Im zweiten Teil wirft Gurtner einen Blick zurück auf die Eroberung der Inka und wirft dabei die Frage auf, welche Wahrheit die richtige sein kann. In einer anderen Geschichte geht es um den Verkauf von Wasserrechten, was die ohnehin schon ausgebeutete Bevölkerung noch tiefer ins Elend stürzt. In der nächsten Episode, eine Fabel, wird die Ausbeutung auf die Spitze getrieben, als sich das Volk gegenseitig beraubt.

Die Schauspiel-Gruppe stellt pantomimisch die vorgelesenen Geschichten dar. Die Schauspieler agieren dabei nicht auf der Bühne, sondern im Mittelgang und in den Seitengängen unmittelbar im Zuschauerraum, wodurch die Eindrücke dem Publikum noch eindringlicher dargebracht wurden. Bemerkenswert daran, dass die bolivianischen Akteure kein Deutsch verstehen und somit intuitiv spielen.

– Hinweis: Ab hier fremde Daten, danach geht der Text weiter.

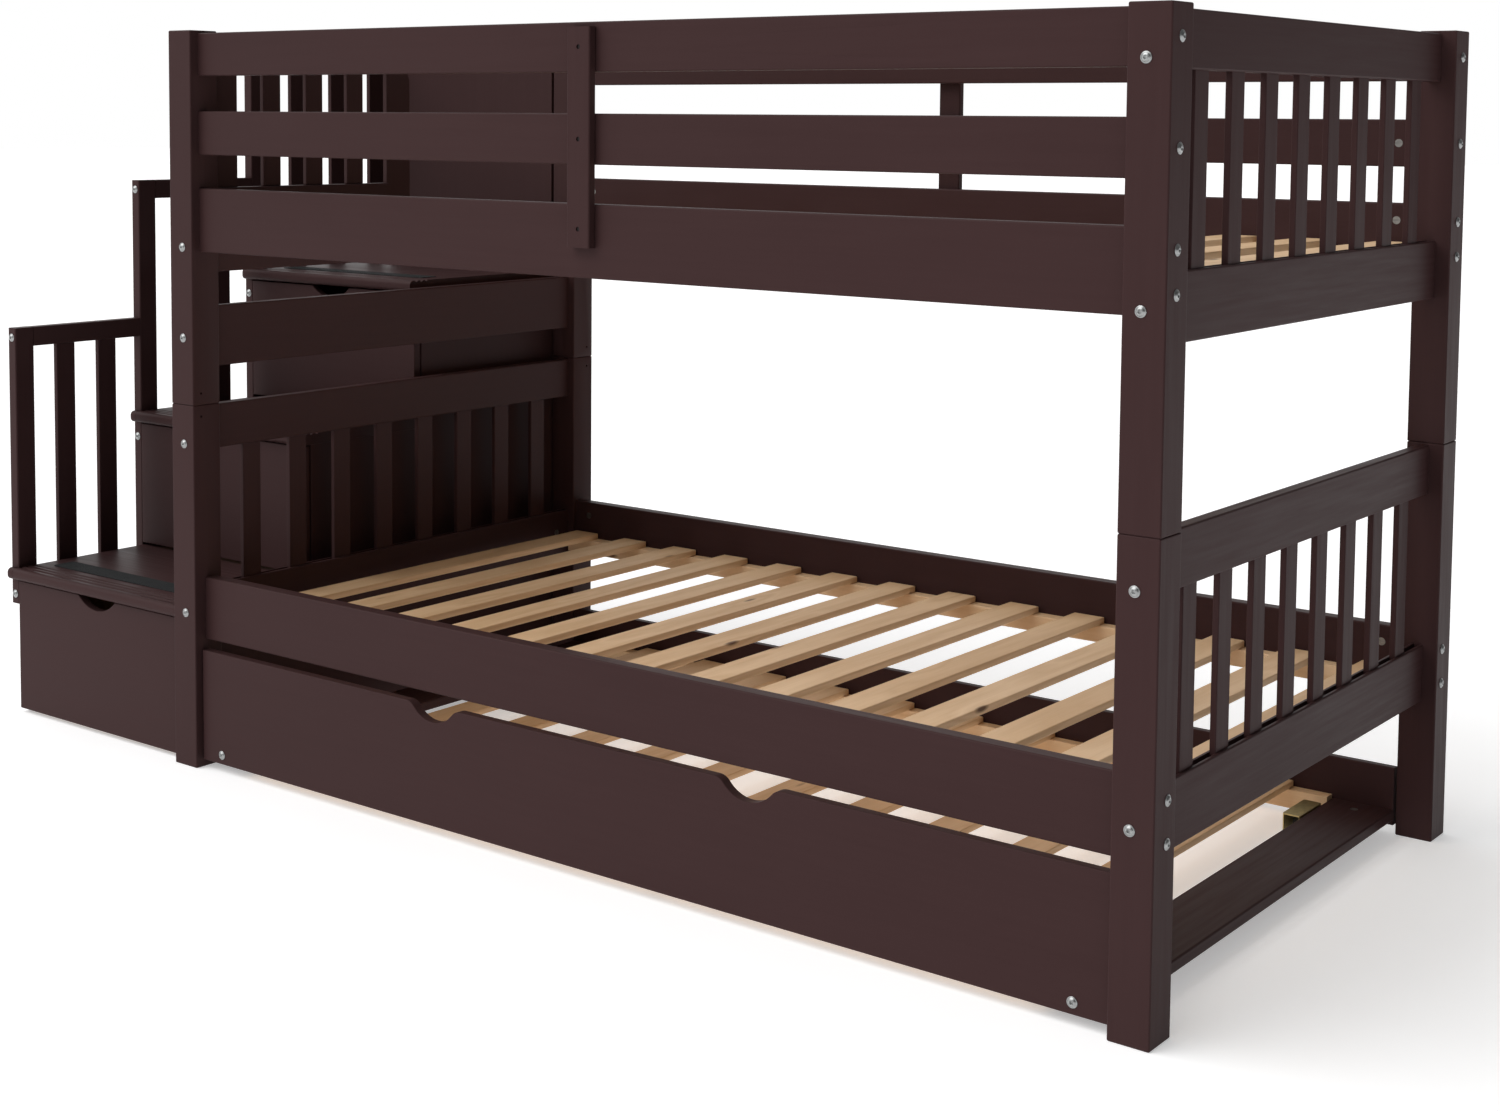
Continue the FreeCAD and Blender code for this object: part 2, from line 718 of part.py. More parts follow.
# ---------------------------------------------------------------- staircase drawers
box_wide = "(stair_wide - 2 * side_thick - 2 * drawer_box_gap)"
box_left = "(stair_left + side_thick + drawer_box_gap)"
runner_pieces = []
for number in STEPS:
    front_y = front_of(number)
    if number == 1:
        front_foot = "drawer_floor_gap"
    else:
        front_foot = top_of(number - 1) + " + drawer_foot_gap"
    front_head = top_of(number) + " - tread_thick - drawer_top_gap"
    front = body("drawer_%d_front" % number)
    block(front, ("stair_left + drawer_side_gap", front_y, front_foot),
          ("stair_wide - 2 * drawer_side_gap", "drawer_front_thick",
           front_head + " - (" + front_foot + ")"))
    round_edges(front, "xz", "deck_slat_ease")
    # half-moon finger pull in the top edge
    pull_radius = "((pull_wide / 2) * (pull_wide / 2) + pull_deep * pull_deep) / (2 * pull_deep)"
    rod(front, ("stair_left + stair_wide / 2", front_y,
                front_head + " - pull_deep + " + pull_radius), "y", "drawer_front_thick",
        pull_radius, cut=True)

    box_foot = front_foot + " + drawer_box_lift"
    box_y = front_y + " + drawer_front_thick"
    if number < 3:
        box_long = "(step_going - drawer_front_thick - drawer_box_rear_gap)"
    else:
        box_long = "top_drawer_long"
    inner_left = box_left + " + drawer_board"
    inner_wide = box_wide + " - 2 * drawer_board"
    boards("drawer_%d_box" % number, [
        ((box_left, box_y, box_foot), ("drawer_board", box_long, "drawer_box_tall")),
        ((box_left + " + " + box_wide + " - drawer_board", box_y, box_foot),
         ("drawer_board", box_long, "drawer_box_tall")),
        ((inner_left, box_y + " + " + box_long + " - drawer_board", box_foot),
         (inner_wide, "drawer_board", "drawer_box_tall")),
        ((inner_left, box_y, box_foot),
         (inner_wide, box_long + " - drawer_board", "drawer_base")),
    ], "z", "0.8")

    runner_y = case_of(number)
    runner_long = box_long
    runner_z = box_foot + " - runner_play - runner_tall"
    for x in ("stair_left + side_thick", "stair_right - side_thick - runner_wide"):
        runner_pieces.append(((x, runner_y, runner_z), ("runner_wide", runner_long, "runner_tall")))
boards("drawer_runners", runner_pieces, "y", "deck_slat_ease")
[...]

Der in mehrere kleine Stücke aufgeteilte Theaterabend zeichnete ein eindrucksvolles und zugleich beklemmendes Bild des politischen und sozialen Zustands in Bolivien. Besonders betroffen machte der Hinweis Stefan Gurtners, dass die Geschichten nicht frei erfunden sind, sondern er die Erfahrungen der Kinder und Jugendlichen nacherzählt. Da Kritik am politischen System in Bolivien nicht gerne gesehen ist, arbeitet Gurtner mit Symbolbildern, die das Erzählte aber nicht weniger eindringlich wirken lassen. Nach knapp zwei Stunden ging ein ungewöhnlicher Theaterabend im Theater Mobile zu Ende.